## begin Data section

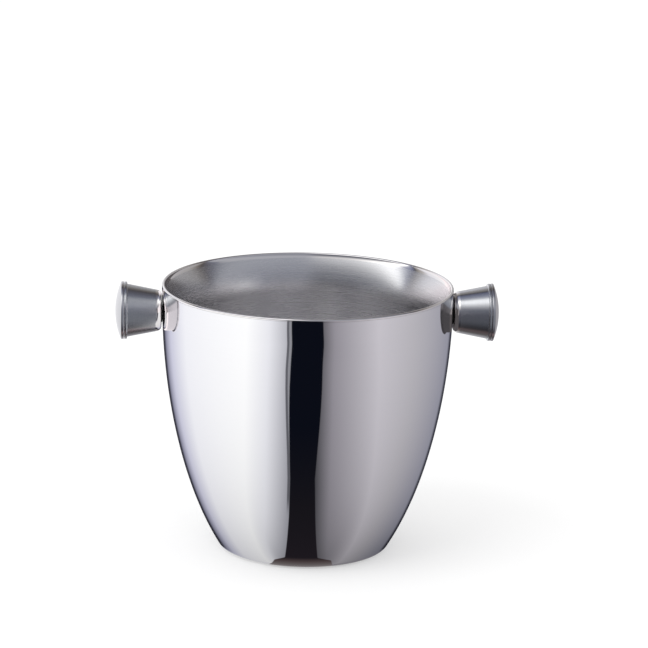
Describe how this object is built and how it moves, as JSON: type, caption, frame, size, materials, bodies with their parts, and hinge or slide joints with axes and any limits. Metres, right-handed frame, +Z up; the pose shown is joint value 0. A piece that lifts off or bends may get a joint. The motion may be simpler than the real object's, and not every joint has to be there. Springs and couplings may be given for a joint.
{
  "type": "ice bucket",
  "caption": "Double-walled polished steel ice bucket with a tulip-shaped body, a rolled rim and tapered side knobs.",
  "frame": {"origin": "on the table, under the centre of the bucket's base", "axes": "+Z up; +X and -X point out along the two knobs; -Y is the front"},
  "size_m": [0.1976, 0.15, 0.1399],
  "materials": {
    "mirror_steel": "mirror polished stainless steel",
    "satin_steel": "satin stainless steel",
    "brushed_steel": "fine turned brushing round the knob",
    "plated_steel": "zinc plated",
    "black_rubber": "matt black"
  },
  "bodies": {
    "root": {"outer_shell": "mirror_steel", "inner_liner": "satin_steel", "base_plate": "satin_steel", "base_pad": "black_rubber", "left_knob_cup": "brushed_steel", "left_knob_cap": "mirror_steel", "left_gasket": "black_rubber", "left_saddle_plate": "plated_steel", "left_stud": "plated_steel", "left_flat_washer": "plated_steel", "left_lock_washer": "plated_steel", "left_nut": "plated_steel", "right_knob_cup": "brushed_steel", "right_knob_cap": "mirror_steel", "right_gasket": "black_rubber", "right_saddle_plate": "plated_steel", "right_stud": "plated_steel", "right_flat_washer": "plated_steel", "right_lock_washer": "plated_steel", "right_nut": "plated_steel"}
  },
  "joints": []
}
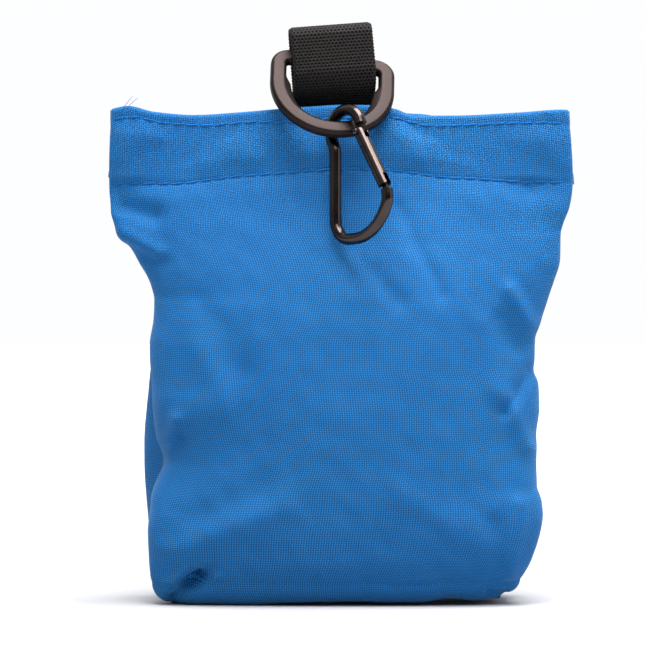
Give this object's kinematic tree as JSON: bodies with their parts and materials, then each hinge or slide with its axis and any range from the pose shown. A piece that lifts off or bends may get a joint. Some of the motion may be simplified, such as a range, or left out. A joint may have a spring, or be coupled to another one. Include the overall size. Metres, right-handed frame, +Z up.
{
  "type": "treat pouch",
  "caption": "Small woven fabric treat pouch with a hemmed magnetic mouth, boxed base, and a webbing loop that holds a D-ring and a mini carabiner.",
  "frame": {"origin": "middle of the base's underside, where the pouch stands", "axes": "+Z up, -Y towards the front, where the D-ring and the carabiner hang, +X to the right seen from the front"},
  "size_m": [0.1409, 0.0611, 0.1764],
  "materials": {
    "cloth": "woven polyester, plain weave, soft sheen",
    "thread": "polyester sewing thread",
    "binding": "woven binding tape",
    "webbing": "heavy polypropylene webbing",
    "magnet": "nickel plated",
    "ring": "fine satin grain",
    "gunmetal": "glossy gunmetal anodise",
    "steel": "bright drawn wire"
  },
  "bodies": {
    "pouch": {"front_panel": "cloth", "base_panel": "cloth", "front_rim_stitching": "thread", "front_hem_stitching": "thread", "front_magnet_left": "magnet", "front_magnet_right": "magnet", "left_seam_binding": "binding", "right_seam_binding": "binding", "left_seam_stitching": "thread", "right_seam_stitching": "thread", "left_corner_seam": "binding", "right_corner_seam": "binding", "webbing_loop": "webbing", "webbing_tack_stitching": "webbing"},
    "back": {"back_panel": "cloth", "back_rim_stitching": "thread", "back_hem_stitching": "thread", "back_magnet_left": "magnet", "back_magnet_right": "magnet"},
    "ring": {"d_ring": "ring"},
    "carabiner": {"carabiner_body": "gunmetal", "gate_rivet": "gunmetal"},
    "gate": {"carabiner_gate": "gunmetal", "gate_plunger": "steel", "gate_spring": "steel"}
  },
  "joints": [
    {"name": "mouth_open", "type": "hinge", "parent": "pouch", "child": "back", "pos_m": [0, 0.0195, 0.0015], "axis": [-1, 0, 0], "range_deg": [0, 11], "stiffness_Nm_per_rad": 0.02, "springref_deg": -20.05},
    {"name": "ring_swing", "type": "hinge", "parent": "pouch", "child": "ring", "pos_m": [-0.0028, -0.0025, 0.1639], "axis": [-0.9881, -0.1039, 0.1132], "range_deg": [0, 115]},
    {"name": "carabiner_swing", "type": "hinge", "parent": "ring", "child": "carabiner", "pos_m": [0.00112, -0.01803, 0.14322], "axis": [-0.9566, -0.271, -0.1068], "range_deg": [0, 110]},
    {"name": "gate_open", "type": "hinge", "parent": "carabiner", "child": "gate", "pos_m": [0.0054, -0.02245, 0.14235], "axis": [0.7071, 0.7018, -0.0862], "range_deg": [0, 28], "stiffness_Nm_per_rad": 0.02, "springref_deg": -22.92}
  ]
}
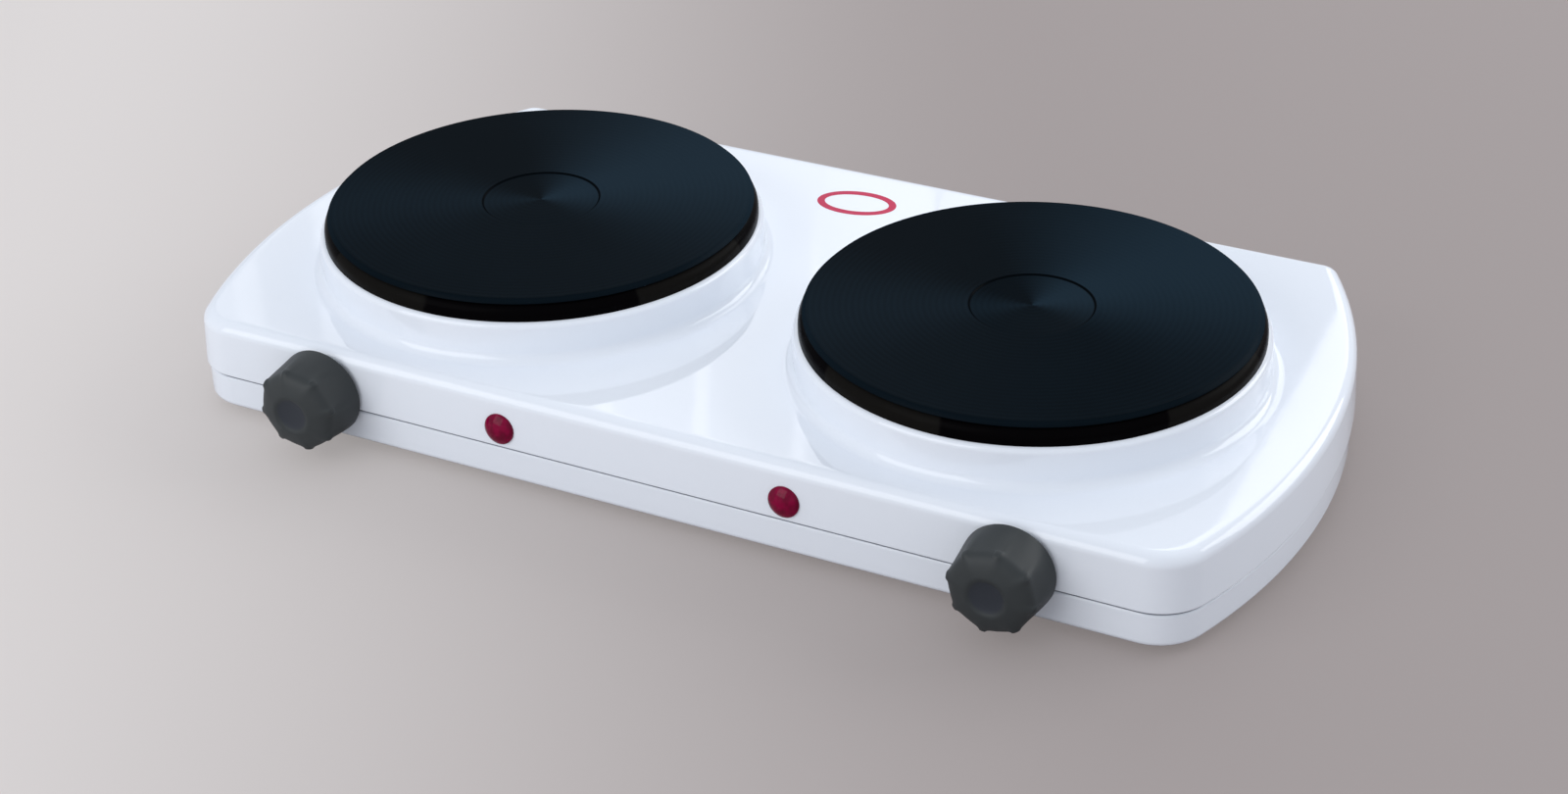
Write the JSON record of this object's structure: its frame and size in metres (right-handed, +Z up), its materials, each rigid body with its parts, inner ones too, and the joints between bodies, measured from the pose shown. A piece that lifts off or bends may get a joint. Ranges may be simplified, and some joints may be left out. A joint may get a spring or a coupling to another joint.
{
  "type": "hot plate burner",
  "caption": "Low white enamelled countertop hot plate with round cast iron plates on raised collars, rotary heat knobs and pilot lamps on the front, standing on rubber feet.",
  "frame": {"origin": "on the surface the feet stand on, midway between the two plates and midway in depth between the knob faces and the rear cable gland", "axes": "+Z up, +X to the right as seen by someone facing the knobs, -Y towards that person"},
  "size_m": [0.4854, 0.2752, 0.071],
  "materials": {
    "white_enamel": "glossy vitreous enamel on pressed sheet steel",
    "cast_iron": "turned and blacked cast iron with fine concentric grooves",
    "black_enamel": "glossy brown-black enamel on pressed steel",
    "ceramic_body": "unglazed steatite",
    "coil_wire": "resistance wire",
    "zinc_plated_steel": "zinc plated",
    "bright_steel": "bright steel",
    "brass_parts": "plain brass",
    "knob_plastic": "satin charcoal thermoset plastic",
    "black_plastic": "satin black plastic",
    "ruby_lens": "clear ruby plastic",
    "lamp_glass": "clear glass",
    "foot_rubber": "matt black rubber",
    "brown_lead": "silicone sleeving",
    "blue_lead": "silicone sleeving",
    "white_lead": "silicone sleeving",
    "green_lead": "silicone sleeving"
  },
  "bodies": {
    "casing": {"top_cover": "white_enamel", "base_pan": "white_enamel", "left_hot_plate": "cast_iron", "right_hot_plate": "cast_iron", "left_spill_ring": "black_enamel", "right_spill_ring": "black_enamel", "left_insulation": "ceramic_body", "right_insulation": "ceramic_body", "left_heating_coils": "coil_wire", "right_heating_coils": "coil_wire", "left_back_cover": "zinc_plated_steel", "right_back_cover": "zinc_plated_steel", "left_plate_terminals": "ceramic_body", "right_plate_terminals": "ceramic_body", "left_thermal_cutout": "black_plastic", "right_thermal_cutout": "black_plastic", "plate_studs": "zinc_plated_steel", "stud_spacers": "zinc_plated_steel", "stud_washers": "zinc_plated_steel", "stud_nuts": "zinc_plated_steel", "left_clamp_bar": "zinc_plated_steel", "right_clamp_bar": "zinc_plated_steel", "left_heat_shield": "bright_steel", "right_heat_shield": "bright_steel", "left_regulator_bracket": "zinc_plated_steel", "right_regulator_bracket": "zinc_plated_steel", "left_regulator_housing": "ceramic_body", "right_regulator_housing": "ceramic_body", "regulator_tabs": "brass_parts", "regulator_screws": "zinc_plated_steel", "left_contact_leaf": "brass_parts", "right_contact_leaf": "brass_parts", "left_spindle_bush": "brass_parts", "right_spindle_bush": "brass_parts", "left_lamp_lens": "ruby_lens", "right_lamp_lens": "ruby_lens", "lamp_clips": "bright_steel", "lamp_holders": "black_plastic", "neon_lamps": "lamp_glass", "mains_block": "ceramic_body", "mains_block_screws": "brass_parts", "cable_gland": "black_plastic", "gland_nut": "zinc_plated_steel", "earth_screw": "brass_parts", "deck_posts": "zinc_plated_steel", "rubber_feet": "foot_rubber", "foot_screws": "zinc_plated_steel", "base_screws": "zinc_plated_steel", "live_wires": "brown_lead", "neutral_wires": "blue_lead", "plate_wires": "brown_lead", "lamp_wires": "white_lead", "earth_wire": "green_lead"},
    "left_knob": {"left_knob": "knob_plastic", "left_spindle": "bright_steel", "left_knob_clip": "bright_steel"},
    "right_knob": {"right_knob": "knob_plastic", "right_spindle": "bright_steel", "right_knob_clip": "bright_steel"}
  },
  "joints": [
    {"name": "left_knob_turn", "type": "hinge", "parent": "casing", "child": "left_knob", "pos_m": [-0.155, -0.1129, 0.026], "axis": [0, 1, 0], "range_deg": [0, 270]},
    {"name": "right_knob_turn", "type": "hinge", "parent": "casing", "child": "right_knob", "pos_m": [0.155, -0.1129, 0.026], "axis": [0, 1, 0], "range_deg": [0, 270]}
  ]
}
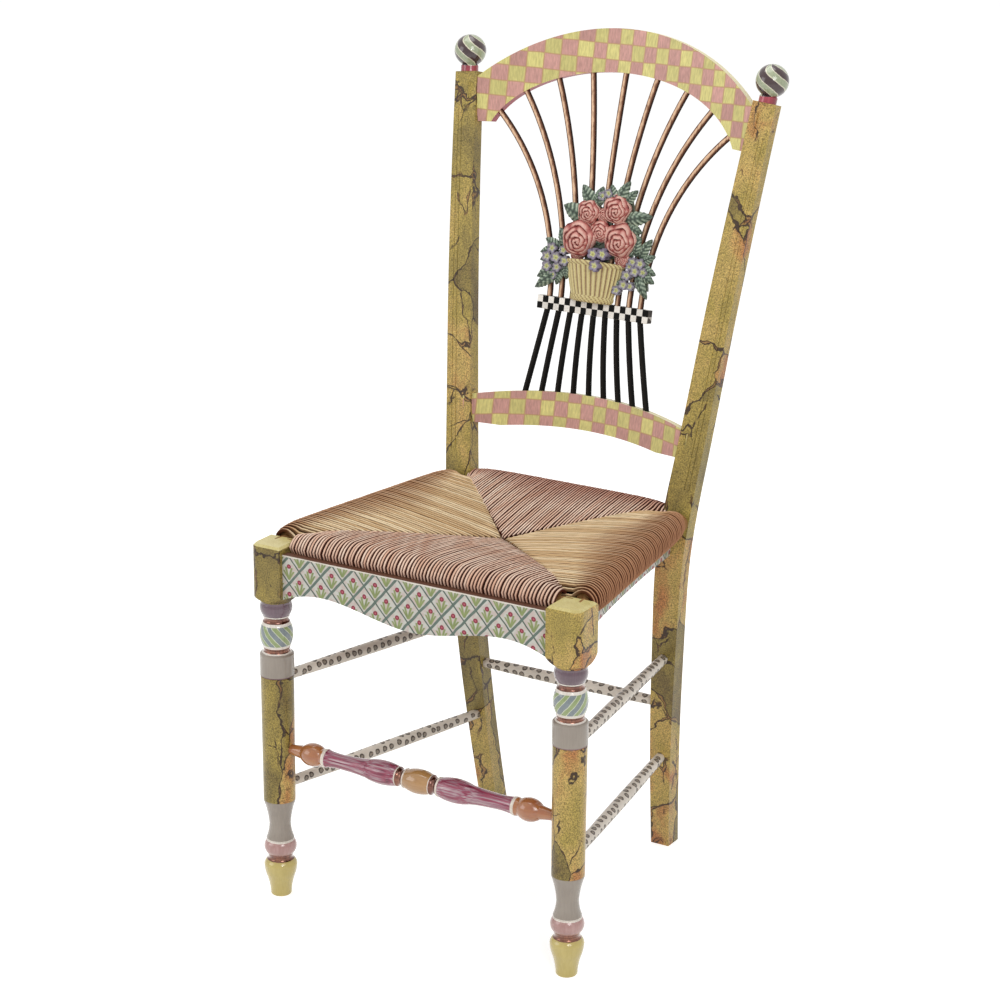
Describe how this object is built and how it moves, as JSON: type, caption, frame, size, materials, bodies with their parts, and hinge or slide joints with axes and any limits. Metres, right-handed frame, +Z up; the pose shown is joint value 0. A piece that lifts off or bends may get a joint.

## end Data section

**What the task asks:**
Check each line in the listing above for the string "that", then report how many lines contain it, with no other text.

**Result below:**
6